CAD and scene scripts:

========

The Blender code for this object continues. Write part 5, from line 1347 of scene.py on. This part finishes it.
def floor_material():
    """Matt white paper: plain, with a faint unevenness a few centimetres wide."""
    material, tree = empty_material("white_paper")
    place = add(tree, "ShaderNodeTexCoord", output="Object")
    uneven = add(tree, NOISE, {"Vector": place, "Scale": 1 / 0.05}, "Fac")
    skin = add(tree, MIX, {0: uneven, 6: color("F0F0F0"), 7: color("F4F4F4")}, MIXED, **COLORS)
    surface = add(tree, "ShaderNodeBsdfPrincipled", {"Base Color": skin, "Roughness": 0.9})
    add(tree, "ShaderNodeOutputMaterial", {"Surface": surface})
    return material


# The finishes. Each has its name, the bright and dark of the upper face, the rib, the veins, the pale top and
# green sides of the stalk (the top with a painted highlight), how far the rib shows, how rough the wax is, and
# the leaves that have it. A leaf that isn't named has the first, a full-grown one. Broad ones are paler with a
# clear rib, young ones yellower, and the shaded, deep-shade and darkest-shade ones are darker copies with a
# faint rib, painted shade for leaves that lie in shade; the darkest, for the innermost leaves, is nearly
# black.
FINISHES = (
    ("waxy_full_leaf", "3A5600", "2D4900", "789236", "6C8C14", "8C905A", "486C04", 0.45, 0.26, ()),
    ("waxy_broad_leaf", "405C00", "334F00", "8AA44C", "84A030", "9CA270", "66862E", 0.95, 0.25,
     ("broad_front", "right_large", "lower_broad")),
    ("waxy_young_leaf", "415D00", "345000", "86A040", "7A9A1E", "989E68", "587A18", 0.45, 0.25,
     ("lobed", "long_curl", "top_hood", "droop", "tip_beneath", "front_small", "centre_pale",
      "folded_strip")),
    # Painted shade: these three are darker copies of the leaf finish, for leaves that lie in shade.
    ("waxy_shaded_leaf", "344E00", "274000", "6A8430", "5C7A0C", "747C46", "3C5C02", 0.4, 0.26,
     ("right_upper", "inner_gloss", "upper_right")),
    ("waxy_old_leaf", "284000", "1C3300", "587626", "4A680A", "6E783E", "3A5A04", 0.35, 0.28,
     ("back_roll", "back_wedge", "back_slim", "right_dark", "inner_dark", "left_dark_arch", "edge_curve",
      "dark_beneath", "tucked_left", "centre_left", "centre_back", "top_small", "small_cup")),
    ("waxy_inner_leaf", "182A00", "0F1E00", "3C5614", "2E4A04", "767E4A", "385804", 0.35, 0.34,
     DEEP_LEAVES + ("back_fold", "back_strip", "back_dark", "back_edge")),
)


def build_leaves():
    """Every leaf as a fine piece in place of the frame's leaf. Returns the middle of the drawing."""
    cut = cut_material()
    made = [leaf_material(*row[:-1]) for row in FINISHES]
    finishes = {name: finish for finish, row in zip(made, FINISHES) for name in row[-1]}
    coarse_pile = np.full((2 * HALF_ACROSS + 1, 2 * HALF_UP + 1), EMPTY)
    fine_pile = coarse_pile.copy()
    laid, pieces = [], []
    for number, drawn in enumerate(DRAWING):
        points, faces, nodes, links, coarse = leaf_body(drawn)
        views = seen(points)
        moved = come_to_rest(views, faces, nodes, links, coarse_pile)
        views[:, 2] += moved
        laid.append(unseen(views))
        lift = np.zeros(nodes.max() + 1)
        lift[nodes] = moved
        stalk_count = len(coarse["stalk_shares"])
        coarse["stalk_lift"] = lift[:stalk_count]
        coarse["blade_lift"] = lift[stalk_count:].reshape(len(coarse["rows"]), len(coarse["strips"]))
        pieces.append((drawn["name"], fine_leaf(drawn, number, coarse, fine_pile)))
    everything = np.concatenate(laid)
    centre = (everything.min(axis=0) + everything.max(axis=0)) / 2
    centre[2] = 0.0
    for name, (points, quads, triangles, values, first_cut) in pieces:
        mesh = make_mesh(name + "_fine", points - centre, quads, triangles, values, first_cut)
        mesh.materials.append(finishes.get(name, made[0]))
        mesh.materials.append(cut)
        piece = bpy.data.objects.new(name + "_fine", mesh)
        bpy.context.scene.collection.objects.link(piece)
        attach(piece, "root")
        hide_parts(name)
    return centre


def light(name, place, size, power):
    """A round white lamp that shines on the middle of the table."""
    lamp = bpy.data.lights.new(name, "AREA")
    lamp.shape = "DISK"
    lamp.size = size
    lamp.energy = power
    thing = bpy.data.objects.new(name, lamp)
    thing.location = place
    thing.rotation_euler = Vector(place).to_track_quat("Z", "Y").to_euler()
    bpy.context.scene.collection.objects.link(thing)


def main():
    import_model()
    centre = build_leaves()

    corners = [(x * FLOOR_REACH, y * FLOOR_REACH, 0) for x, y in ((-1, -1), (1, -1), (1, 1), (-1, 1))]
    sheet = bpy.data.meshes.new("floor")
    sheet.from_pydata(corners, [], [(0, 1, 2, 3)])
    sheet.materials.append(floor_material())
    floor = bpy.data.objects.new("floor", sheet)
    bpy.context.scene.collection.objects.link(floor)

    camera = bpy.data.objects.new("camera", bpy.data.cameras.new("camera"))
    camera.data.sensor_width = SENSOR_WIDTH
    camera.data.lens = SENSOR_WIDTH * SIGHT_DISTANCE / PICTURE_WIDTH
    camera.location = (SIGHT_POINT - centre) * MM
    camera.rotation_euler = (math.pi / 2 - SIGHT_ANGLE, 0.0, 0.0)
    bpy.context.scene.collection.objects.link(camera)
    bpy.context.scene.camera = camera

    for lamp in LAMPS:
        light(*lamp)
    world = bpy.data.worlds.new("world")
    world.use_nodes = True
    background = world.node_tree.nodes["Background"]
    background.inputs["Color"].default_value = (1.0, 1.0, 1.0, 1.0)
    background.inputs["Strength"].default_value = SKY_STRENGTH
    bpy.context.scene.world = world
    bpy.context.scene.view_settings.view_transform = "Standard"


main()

========

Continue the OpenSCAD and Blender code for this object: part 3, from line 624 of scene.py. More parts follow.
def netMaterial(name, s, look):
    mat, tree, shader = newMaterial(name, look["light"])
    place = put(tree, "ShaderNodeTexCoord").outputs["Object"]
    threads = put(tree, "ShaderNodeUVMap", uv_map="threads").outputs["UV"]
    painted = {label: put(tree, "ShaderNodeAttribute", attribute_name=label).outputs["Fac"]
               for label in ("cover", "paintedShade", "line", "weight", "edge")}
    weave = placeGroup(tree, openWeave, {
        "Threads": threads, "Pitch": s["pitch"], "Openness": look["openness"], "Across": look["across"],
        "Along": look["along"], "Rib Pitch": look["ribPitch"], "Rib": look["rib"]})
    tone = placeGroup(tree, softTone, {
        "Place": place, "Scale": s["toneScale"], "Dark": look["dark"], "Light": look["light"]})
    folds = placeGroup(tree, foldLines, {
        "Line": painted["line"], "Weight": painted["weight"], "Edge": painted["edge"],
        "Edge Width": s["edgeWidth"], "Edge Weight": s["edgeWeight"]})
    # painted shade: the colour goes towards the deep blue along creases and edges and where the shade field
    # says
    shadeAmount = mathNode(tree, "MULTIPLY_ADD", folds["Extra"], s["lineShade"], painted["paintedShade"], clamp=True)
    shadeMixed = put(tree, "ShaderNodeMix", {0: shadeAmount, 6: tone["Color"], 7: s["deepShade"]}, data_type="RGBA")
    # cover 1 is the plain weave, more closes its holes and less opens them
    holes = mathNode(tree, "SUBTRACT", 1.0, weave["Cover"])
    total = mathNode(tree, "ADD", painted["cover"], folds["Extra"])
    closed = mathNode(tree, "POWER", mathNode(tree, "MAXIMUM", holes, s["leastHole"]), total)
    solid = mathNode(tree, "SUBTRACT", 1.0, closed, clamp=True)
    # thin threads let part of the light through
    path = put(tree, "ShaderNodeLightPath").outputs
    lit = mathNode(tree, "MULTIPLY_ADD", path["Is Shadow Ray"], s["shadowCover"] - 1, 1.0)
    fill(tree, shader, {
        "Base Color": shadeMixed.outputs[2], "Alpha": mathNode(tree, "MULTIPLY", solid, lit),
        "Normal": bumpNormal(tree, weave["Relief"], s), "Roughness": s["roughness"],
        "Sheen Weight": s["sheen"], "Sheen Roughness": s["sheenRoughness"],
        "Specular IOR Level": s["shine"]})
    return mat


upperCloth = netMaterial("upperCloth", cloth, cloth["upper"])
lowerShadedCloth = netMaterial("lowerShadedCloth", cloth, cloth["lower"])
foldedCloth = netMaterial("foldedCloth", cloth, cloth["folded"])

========

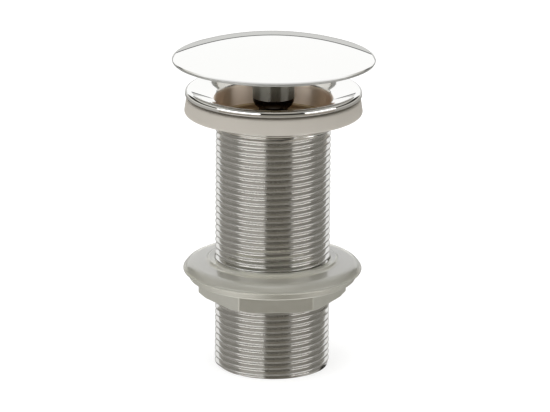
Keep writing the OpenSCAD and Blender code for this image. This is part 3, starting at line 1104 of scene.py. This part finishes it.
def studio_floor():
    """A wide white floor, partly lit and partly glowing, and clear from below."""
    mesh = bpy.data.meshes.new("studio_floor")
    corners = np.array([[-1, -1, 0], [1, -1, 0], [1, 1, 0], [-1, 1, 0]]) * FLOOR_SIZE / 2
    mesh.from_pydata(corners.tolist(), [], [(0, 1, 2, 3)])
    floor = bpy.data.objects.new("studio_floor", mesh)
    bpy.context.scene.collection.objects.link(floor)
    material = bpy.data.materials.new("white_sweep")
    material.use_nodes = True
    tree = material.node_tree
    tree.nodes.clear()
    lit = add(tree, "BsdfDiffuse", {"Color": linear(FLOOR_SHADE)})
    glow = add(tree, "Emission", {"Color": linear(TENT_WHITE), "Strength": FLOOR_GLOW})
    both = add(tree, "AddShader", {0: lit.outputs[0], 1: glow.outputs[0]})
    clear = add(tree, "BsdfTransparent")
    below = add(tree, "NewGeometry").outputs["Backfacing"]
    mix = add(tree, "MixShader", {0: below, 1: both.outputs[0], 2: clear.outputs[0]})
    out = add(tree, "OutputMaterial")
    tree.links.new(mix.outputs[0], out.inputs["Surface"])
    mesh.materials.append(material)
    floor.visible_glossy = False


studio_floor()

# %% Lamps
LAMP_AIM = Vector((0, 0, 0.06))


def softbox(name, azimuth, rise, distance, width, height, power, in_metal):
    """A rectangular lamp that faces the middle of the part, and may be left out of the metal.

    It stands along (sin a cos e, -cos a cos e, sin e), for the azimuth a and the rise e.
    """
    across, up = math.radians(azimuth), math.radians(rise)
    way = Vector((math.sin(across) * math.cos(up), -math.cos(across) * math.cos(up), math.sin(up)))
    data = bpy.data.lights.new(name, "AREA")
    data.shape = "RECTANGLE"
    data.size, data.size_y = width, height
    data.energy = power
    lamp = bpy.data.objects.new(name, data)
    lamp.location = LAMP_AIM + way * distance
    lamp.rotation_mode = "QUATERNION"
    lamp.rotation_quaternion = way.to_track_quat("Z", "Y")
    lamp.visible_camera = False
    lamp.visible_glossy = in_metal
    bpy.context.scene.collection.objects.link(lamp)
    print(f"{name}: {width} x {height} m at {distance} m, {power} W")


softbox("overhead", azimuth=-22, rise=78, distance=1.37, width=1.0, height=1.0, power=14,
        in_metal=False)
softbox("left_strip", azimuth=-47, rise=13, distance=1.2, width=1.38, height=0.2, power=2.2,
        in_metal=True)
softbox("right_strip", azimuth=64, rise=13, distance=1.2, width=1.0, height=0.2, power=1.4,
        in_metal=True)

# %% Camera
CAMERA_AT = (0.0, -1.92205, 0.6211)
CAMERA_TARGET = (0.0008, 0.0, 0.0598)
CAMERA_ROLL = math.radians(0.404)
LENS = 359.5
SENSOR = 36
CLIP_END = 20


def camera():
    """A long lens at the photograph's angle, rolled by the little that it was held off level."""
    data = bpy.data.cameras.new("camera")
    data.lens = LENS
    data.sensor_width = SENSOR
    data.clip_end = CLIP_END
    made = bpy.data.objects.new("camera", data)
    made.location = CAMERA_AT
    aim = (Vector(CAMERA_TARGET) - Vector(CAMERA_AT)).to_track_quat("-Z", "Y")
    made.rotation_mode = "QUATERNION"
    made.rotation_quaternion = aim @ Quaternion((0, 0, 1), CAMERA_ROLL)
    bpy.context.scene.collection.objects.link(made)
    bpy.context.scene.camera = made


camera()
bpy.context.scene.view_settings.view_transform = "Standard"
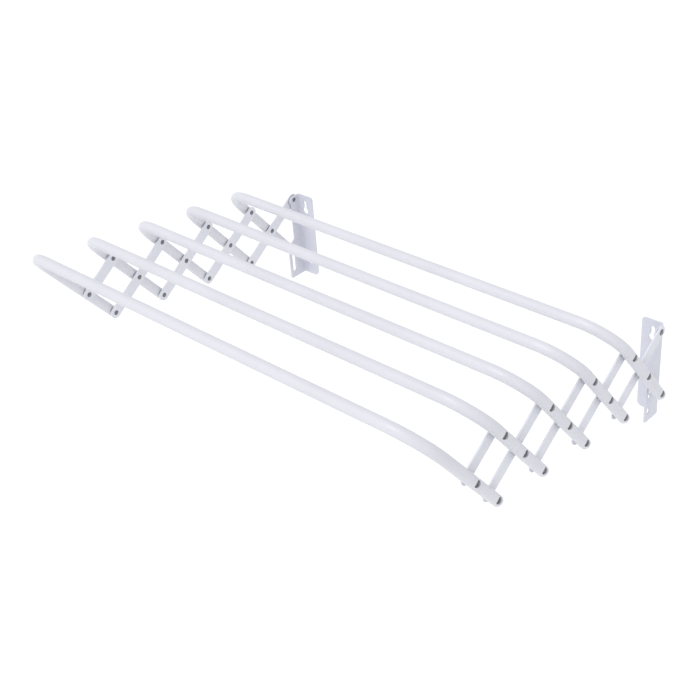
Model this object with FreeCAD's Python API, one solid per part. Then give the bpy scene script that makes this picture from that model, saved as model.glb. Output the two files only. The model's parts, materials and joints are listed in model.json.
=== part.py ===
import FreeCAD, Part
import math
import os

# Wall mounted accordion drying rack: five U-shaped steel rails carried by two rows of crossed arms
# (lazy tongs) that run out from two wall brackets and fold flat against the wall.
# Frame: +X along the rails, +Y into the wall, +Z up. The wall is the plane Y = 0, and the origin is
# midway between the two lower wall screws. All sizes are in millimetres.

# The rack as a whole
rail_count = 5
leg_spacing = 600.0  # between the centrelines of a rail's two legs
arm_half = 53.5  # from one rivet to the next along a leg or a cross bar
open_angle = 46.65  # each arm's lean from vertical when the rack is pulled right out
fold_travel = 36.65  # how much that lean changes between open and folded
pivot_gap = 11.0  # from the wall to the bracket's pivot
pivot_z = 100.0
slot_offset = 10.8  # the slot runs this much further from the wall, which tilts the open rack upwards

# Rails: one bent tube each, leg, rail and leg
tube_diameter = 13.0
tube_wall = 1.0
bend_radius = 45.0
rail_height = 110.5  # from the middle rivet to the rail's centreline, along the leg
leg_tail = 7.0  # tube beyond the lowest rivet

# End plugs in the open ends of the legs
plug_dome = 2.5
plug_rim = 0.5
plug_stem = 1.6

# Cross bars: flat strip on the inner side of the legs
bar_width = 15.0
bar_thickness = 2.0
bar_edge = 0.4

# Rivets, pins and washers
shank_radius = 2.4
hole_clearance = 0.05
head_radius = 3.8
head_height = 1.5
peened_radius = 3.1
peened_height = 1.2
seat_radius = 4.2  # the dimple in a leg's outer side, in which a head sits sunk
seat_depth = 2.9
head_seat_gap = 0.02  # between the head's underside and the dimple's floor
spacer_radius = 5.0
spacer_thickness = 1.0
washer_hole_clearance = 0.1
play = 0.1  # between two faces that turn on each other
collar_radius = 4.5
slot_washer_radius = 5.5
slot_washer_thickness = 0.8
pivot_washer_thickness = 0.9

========

Exercise directions: Within the listing above, extract exactly the lines from the line with "The Blender code" to the line with "return material", the two named lines included, and no others.

The result:
The Blender code for this object continues. Write part 5, from line 1347 of scene.py on. This part finishes it.
def floor_material():
    """Matt white paper: plain, with a faint unevenness a few centimetres wide."""
    material, tree = empty_material("white_paper")
    place = add(tree, "ShaderNodeTexCoord", output="Object")
    uneven = add(tree, NOISE, {"Vector": place, "Scale": 1 / 0.05}, "Fac")
    skin = add(tree, MIX, {0: uneven, 6: color("F0F0F0"), 7: color("F4F4F4")}, MIXED, **COLORS)
    surface = add(tree, "ShaderNodeBsdfPrincipled", {"Base Color": skin, "Roughness": 0.9})
    add(tree, "ShaderNodeOutputMaterial", {"Surface": surface})
    return material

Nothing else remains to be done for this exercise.